**Structured object records:**
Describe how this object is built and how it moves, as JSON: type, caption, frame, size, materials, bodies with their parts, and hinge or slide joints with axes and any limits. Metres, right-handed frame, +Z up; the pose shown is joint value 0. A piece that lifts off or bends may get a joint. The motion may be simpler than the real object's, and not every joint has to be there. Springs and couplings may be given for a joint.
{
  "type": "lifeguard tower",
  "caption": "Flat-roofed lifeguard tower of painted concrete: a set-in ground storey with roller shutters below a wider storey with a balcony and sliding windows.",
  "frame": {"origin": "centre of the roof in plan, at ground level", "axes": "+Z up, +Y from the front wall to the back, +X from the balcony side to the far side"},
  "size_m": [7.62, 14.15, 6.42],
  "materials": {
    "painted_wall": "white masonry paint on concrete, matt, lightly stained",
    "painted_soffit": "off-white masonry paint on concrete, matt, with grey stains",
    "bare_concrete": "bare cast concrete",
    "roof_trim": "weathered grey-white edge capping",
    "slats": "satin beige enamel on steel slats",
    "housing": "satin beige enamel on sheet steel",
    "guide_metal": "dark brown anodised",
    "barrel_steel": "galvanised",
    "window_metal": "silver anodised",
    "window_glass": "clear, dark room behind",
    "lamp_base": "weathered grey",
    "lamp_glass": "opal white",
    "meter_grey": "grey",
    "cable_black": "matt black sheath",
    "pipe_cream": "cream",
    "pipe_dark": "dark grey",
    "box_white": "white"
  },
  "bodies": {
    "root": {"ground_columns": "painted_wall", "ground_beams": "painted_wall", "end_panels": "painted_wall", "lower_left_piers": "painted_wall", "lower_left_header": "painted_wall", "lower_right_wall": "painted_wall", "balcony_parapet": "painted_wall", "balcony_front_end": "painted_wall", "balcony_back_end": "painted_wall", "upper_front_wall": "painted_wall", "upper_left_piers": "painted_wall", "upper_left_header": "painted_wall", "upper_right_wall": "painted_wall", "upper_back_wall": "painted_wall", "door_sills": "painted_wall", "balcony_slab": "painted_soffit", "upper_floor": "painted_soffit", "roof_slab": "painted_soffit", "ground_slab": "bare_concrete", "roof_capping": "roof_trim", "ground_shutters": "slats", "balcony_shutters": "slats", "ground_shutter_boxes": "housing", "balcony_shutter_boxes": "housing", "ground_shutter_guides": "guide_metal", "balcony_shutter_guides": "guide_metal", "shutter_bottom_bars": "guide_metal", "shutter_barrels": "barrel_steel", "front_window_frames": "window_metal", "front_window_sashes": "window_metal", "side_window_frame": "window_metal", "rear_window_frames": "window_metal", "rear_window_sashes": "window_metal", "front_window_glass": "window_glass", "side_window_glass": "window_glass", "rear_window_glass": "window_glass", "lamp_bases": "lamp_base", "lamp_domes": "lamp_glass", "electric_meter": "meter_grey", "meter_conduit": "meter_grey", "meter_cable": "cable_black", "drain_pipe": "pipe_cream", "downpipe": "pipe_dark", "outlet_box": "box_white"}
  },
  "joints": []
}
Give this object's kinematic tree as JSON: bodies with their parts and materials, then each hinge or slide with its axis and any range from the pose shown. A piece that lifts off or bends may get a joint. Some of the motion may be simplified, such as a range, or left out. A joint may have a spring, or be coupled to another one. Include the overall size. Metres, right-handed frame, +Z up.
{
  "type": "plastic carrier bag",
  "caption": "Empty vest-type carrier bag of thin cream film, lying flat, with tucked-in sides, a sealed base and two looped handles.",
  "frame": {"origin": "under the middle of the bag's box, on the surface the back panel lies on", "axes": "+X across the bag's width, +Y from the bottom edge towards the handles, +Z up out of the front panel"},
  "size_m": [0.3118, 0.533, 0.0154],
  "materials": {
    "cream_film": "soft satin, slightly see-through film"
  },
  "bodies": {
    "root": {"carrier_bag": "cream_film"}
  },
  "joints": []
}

**EXERCISE:** Transcribe each entry exactly.

**OUTPUT OF THE TASK:**
Describe how this object is built and how it moves, as JSON: type, caption, frame, size, materials, bodies with their parts, and hinge or slide joints with axes and any limits. Metres, right-handed frame, +Z up; the pose shown is joint value 0. A piece that lifts off or bends may get a joint. The motion may be simpler than the real object's, and not every joint has to be there. Springs and couplings may be given for a joint.
{
  "type": "lifeguard tower",
  "caption": "Flat-roofed lifeguard tower of painted concrete: a set-in ground storey with roller shutters below a wider storey with a balcony and sliding windows.",
  "frame": {"origin": "centre of the roof in plan, at ground level", "axes": "+Z up, +Y from the front wall to the back, +X from the balcony side to the far side"},
  "size_m": [7.62, 14.15, 6.42],
  "materials": {
    "painted_wall": "white masonry paint on concrete, matt, lightly stained",
    "painted_soffit": "off-white masonry paint on concrete, matt, with grey stains",
    "bare_concrete": "bare cast concrete",
    "roof_trim": "weathered grey-white edge capping",
    "slats": "satin beige enamel on steel slats",
    "housing": "satin beige enamel on sheet steel",
    "guide_metal": "dark brown anodised",
    "barrel_steel": "galvanised",
    "window_metal": "silver anodised",
    "window_glass": "clear, dark room behind",
    "lamp_base": "weathered grey",
    "lamp_glass": "opal white",
    "meter_grey": "grey",
    "cable_black": "matt black sheath",
    "pipe_cream": "cream",
    "pipe_dark": "dark grey",
    "box_white": "white"
  },
  "bodies": {
    "root": {"ground_columns": "painted_wall", "ground_beams": "painted_wall", "end_panels": "painted_wall", "lower_left_piers": "painted_wall", "lower_left_header": "painted_wall", "lower_right_wall": "painted_wall", "balcony_parapet": "painted_wall", "balcony_front_end": "painted_wall", "balcony_back_end": "painted_wall", "upper_front_wall": "painted_wall", "upper_left_piers": "painted_wall", "upper_left_header": "painted_wall", "upper_right_wall": "painted_wall", "upper_back_wall": "painted_wall", "door_sills": "painted_wall", "balcony_slab": "painted_soffit", "upper_floor": "painted_soffit", "roof_slab": "painted_soffit", "ground_slab": "bare_concrete", "roof_capping": "roof_trim", "ground_shutters": "slats", "balcony_shutters": "slats", "ground_shutter_boxes": "housing", "balcony_shutter_boxes": "housing", "ground_shutter_guides": "guide_metal", "balcony_shutter_guides": "guide_metal", "shutter_bottom_bars": "guide_metal", "shutter_barrels": "barrel_steel", "front_window_frames": "window_metal", "front_window_sashes": "window_metal", "side_window_frame": "window_metal", "rear_window_frames": "window_metal", "rear_window_sashes": "window_metal", "front_window_glass": "window_glass", "side_window_glass": "window_glass", "rear_window_glass": "window_glass", "lamp_bases": "lamp_base", "lamp_domes": "lamp_glass", "electric_meter": "meter_grey", "meter_conduit": "meter_grey", "meter_cable": "cable_black", "drain_pipe": "pipe_cream", "downpipe": "pipe_dark", "outlet_box": "box_white"}
  },
  "joints": []
}
Give this object's kinematic tree as JSON: bodies with their parts and materials, then each hinge or slide with its axis and any range from the pose shown. A piece that lifts off or bends may get a joint. Some of the motion may be simplified, such as a range, or left out. A joint may have a spring, or be coupled to another one. Include the overall size. Metres, right-handed frame, +Z up.
{
  "type": "plastic carrier bag",
  "caption": "Empty vest-type carrier bag of thin cream film, lying flat, with tucked-in sides, a sealed base and two looped handles.",
  "frame": {"origin": "under the middle of the bag's box, on the surface the back panel lies on", "axes": "+X across the bag's width, +Y from the bottom edge towards the handles, +Z up out of the front panel"},
  "size_m": [0.3118, 0.533, 0.0154],
  "materials": {
    "cream_film": "soft satin, slightly see-through film"
  },
  "bodies": {
    "root": {"carrier_bag": "cream_film"}
  },
  "joints": []
}